Can the data below be set down again exactly, line for line?

___ SUPPLIED DATA

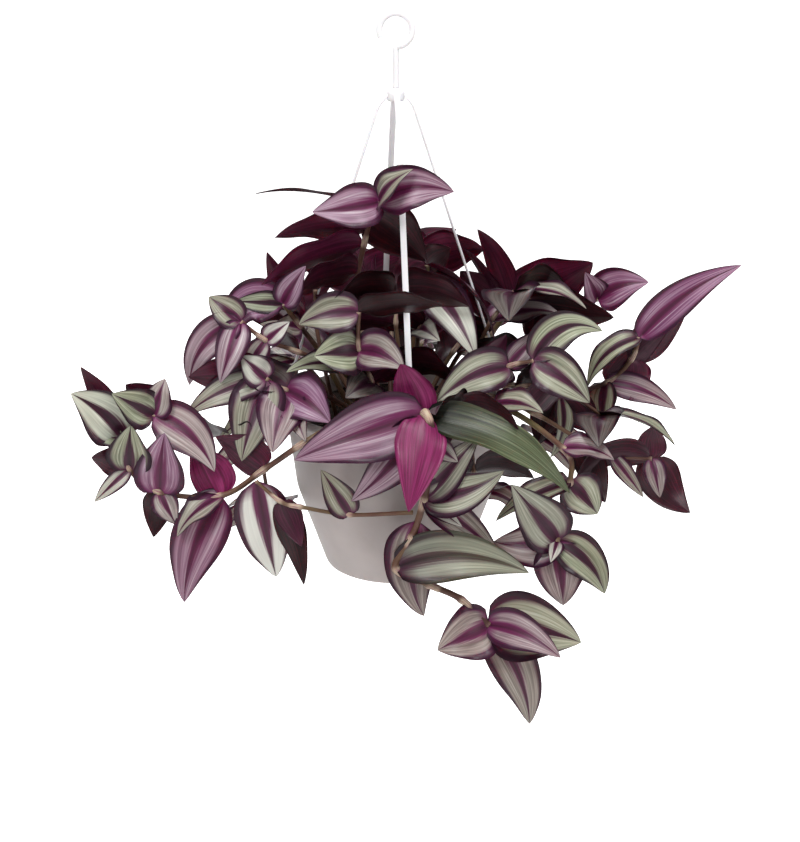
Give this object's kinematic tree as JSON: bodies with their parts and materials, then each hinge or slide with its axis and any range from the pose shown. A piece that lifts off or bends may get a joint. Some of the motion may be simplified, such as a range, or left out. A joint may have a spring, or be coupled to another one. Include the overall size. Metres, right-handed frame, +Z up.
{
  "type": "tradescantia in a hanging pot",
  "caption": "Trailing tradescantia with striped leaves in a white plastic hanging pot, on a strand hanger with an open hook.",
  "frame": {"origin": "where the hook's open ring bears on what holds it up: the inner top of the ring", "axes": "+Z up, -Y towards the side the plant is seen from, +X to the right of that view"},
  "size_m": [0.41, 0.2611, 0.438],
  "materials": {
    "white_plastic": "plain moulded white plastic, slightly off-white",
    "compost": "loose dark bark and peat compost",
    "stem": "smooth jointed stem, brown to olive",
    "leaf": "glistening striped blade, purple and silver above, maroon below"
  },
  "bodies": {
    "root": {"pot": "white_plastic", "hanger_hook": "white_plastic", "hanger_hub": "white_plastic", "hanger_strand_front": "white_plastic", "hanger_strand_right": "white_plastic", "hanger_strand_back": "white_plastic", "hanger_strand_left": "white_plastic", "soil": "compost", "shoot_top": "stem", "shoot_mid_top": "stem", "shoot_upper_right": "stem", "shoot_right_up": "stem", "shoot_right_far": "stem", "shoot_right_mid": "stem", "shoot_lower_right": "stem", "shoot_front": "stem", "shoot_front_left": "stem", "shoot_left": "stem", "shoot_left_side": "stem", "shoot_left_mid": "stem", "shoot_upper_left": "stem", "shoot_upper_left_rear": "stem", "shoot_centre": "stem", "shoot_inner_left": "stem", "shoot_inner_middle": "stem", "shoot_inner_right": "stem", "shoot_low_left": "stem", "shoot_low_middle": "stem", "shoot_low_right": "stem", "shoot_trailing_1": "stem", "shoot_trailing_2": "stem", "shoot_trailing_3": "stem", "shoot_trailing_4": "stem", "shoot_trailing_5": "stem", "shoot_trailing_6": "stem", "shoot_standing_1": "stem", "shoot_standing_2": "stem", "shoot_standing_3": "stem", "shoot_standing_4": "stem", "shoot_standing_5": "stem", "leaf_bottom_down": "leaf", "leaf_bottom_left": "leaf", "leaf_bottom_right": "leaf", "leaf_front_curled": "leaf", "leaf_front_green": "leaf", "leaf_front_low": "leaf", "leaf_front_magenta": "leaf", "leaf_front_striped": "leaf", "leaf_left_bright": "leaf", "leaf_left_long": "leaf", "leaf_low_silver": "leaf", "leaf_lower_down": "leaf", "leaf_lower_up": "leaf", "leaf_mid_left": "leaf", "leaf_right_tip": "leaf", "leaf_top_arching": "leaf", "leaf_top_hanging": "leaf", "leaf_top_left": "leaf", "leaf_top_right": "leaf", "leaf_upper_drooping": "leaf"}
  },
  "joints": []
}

______

| ANSWER FOR THE TASK |
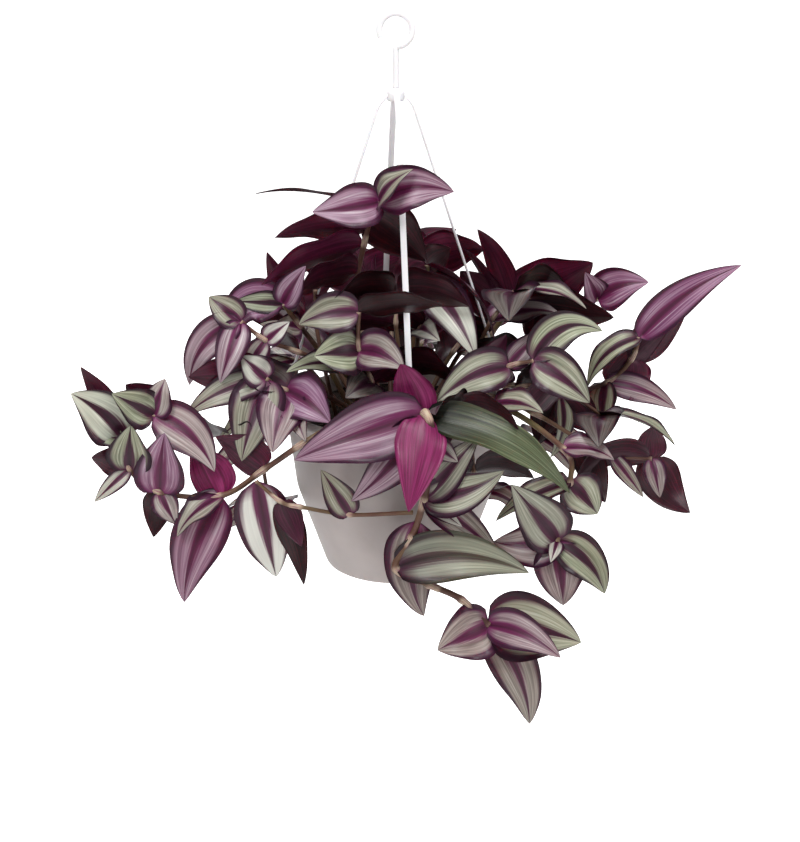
Give this object's kinematic tree as JSON: bodies with their parts and materials, then each hinge or slide with its axis and any range from the pose shown. A piece that lifts off or bends may get a joint. Some of the motion may be simplified, such as a range, or left out. A joint may have a spring, or be coupled to another one. Include the overall size. Metres, right-handed frame, +Z up.
{
  "type": "tradescantia in a hanging pot",
  "caption": "Trailing tradescantia with striped leaves in a white plastic hanging pot, on a strand hanger with an open hook.",
  "frame": {"origin": "where the hook's open ring bears on what holds it up: the inner top of the ring", "axes": "+Z up, -Y towards the side the plant is seen from, +X to the right of that view"},
  "size_m": [0.41, 0.2611, 0.438],
  "materials": {
    "white_plastic": "plain moulded white plastic, slightly off-white",
    "compost": "loose dark bark and peat compost",
    "stem": "smooth jointed stem, brown to olive",
    "leaf": "glistening striped blade, purple and silver above, maroon below"
  },
  "bodies": {
    "root": {"pot": "white_plastic", "hanger_hook": "white_plastic", "hanger_hub": "white_plastic", "hanger_strand_front": "white_plastic", "hanger_strand_right": "white_plastic", "hanger_strand_back": "white_plastic", "hanger_strand_left": "white_plastic", "soil": "compost", "shoot_top": "stem", "shoot_mid_top": "stem", "shoot_upper_right": "stem", "shoot_right_up": "stem", "shoot_right_far": "stem", "shoot_right_mid": "stem", "shoot_lower_right": "stem", "shoot_front": "stem", "shoot_front_left": "stem", "shoot_left": "stem", "shoot_left_side": "stem", "shoot_left_mid": "stem", "shoot_upper_left": "stem", "shoot_upper_left_rear": "stem", "shoot_centre": "stem", "shoot_inner_left": "stem", "shoot_inner_middle": "stem", "shoot_inner_right": "stem", "shoot_low_left": "stem", "shoot_low_middle": "stem", "shoot_low_right": "stem", "shoot_trailing_1": "stem", "shoot_trailing_2": "stem", "shoot_trailing_3": "stem", "shoot_trailing_4": "stem", "shoot_trailing_5": "stem", "shoot_trailing_6": "stem", "shoot_standing_1": "stem", "shoot_standing_2": "stem", "shoot_standing_3": "stem", "shoot_standing_4": "stem", "shoot_standing_5": "stem", "leaf_bottom_down": "leaf", "leaf_bottom_left": "leaf", "leaf_bottom_right": "leaf", "leaf_front_curled": "leaf", "leaf_front_green": "leaf", "leaf_front_low": "leaf", "leaf_front_magenta": "leaf", "leaf_front_striped": "leaf", "leaf_left_bright": "leaf", "leaf_left_long": "leaf", "leaf_low_silver": "leaf", "leaf_lower_down": "leaf", "leaf_lower_up": "leaf", "leaf_mid_left": "leaf", "leaf_right_tip": "leaf", "leaf_top_arching": "leaf", "leaf_top_hanging": "leaf", "leaf_top_left": "leaf", "leaf_top_right": "leaf", "leaf_upper_drooping": "leaf"}
  },
  "joints": []
}